* Start Dataset extract *
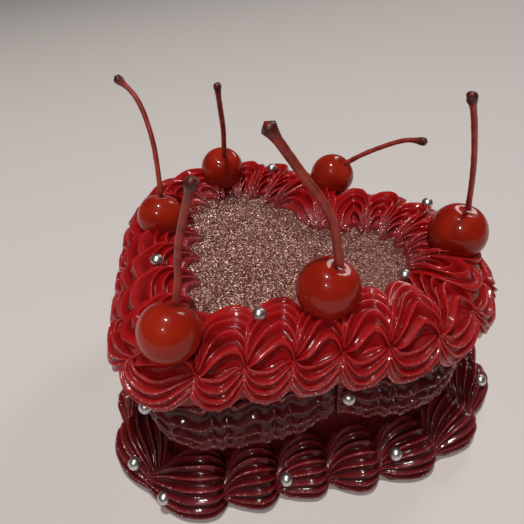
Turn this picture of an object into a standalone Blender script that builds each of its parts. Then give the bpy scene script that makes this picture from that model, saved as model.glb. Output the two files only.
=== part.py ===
"""A heart-shaped bento cake: an iced sponge with a glittered top, a reverse-shell border round
the top edge, six ruffled swags, a shell border round the foot, and six cherries on their stems.

Metres, +Z up. The origin is the centre of the flat underside, and the heart's tip points to -Y.
"Distance" is always measured round the cake's wall from the tip, positive to the right (+X),
and "out" is measured square to that wall.
"""
import math

import bmesh
import bpy
import numpy as np
from mathutils import Matrix, Vector

MM = 0.001
GAP = 0.3 * MM

# The heart: two 45 degree sides, two half-round lobes, a rounded tip and a rounded cleft
SIDE = 64 * MM
TIP_Y = -52.8 * MM
TIP_ROUND = 14 * MM
CLEFT_ROUND = 8 * MM
CAKE_HEIGHT = 47.5 * MM

LOBE_RADIUS = SIDE / 2
LOBE_X = SIDE / math.sqrt(8)
LOBE_Y = TIP_Y + 3 * LOBE_X
TIP_ARC = TIP_ROUND * math.pi / 4
STRAIGHT = SIDE - TIP_ROUND
CLEFT_Y = LOBE_Y + math.sqrt((LOBE_RADIUS + CLEFT_ROUND) ** 2 - LOBE_X ** 2)
LOBE_END = math.atan2(CLEFT_Y - LOBE_Y, -LOBE_X)
LOBE_ARC = LOBE_RADIUS * (LOBE_END + math.pi / 4)
CLEFT_ARC = CLEFT_ROUND * (LOBE_END - math.pi / 2)
HALF_LENGTH = TIP_ARC + STRAIGHT + LOBE_ARC + CLEFT_ARC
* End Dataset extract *
> _The problem_:
Write out exactly the lines from the start of the material through the line with "GAP = 0.3 * MM". No other output is expected.

> _Answer to the problem_:
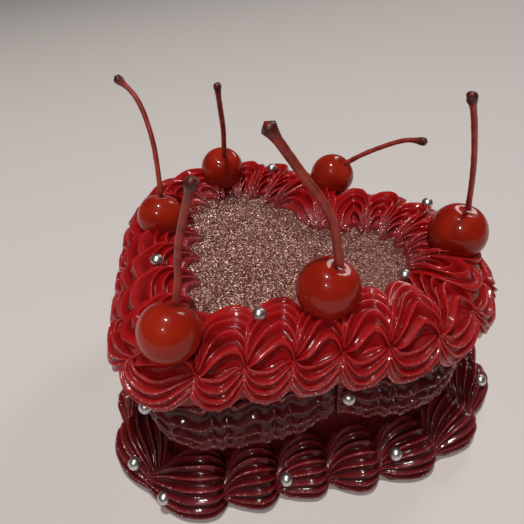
Turn this picture of an object into a standalone Blender script that builds each of its parts. Then give the bpy scene script that makes this picture from that model, saved as model.glb. Output the two files only.
=== part.py ===
"""A heart-shaped bento cake: an iced sponge with a glittered top, a reverse-shell border round
the top edge, six ruffled swags, a shell border round the foot, and six cherries on their stems.

Metres, +Z up. The origin is the centre of the flat underside, and the heart's tip points to -Y.
"Distance" is always measured round the cake's wall from the tip, positive to the right (+X),
and "out" is measured square to that wall.
"""
import math

import bmesh
import bpy
import numpy as np
from mathutils import Matrix, Vector

MM = 0.001
GAP = 0.3 * MM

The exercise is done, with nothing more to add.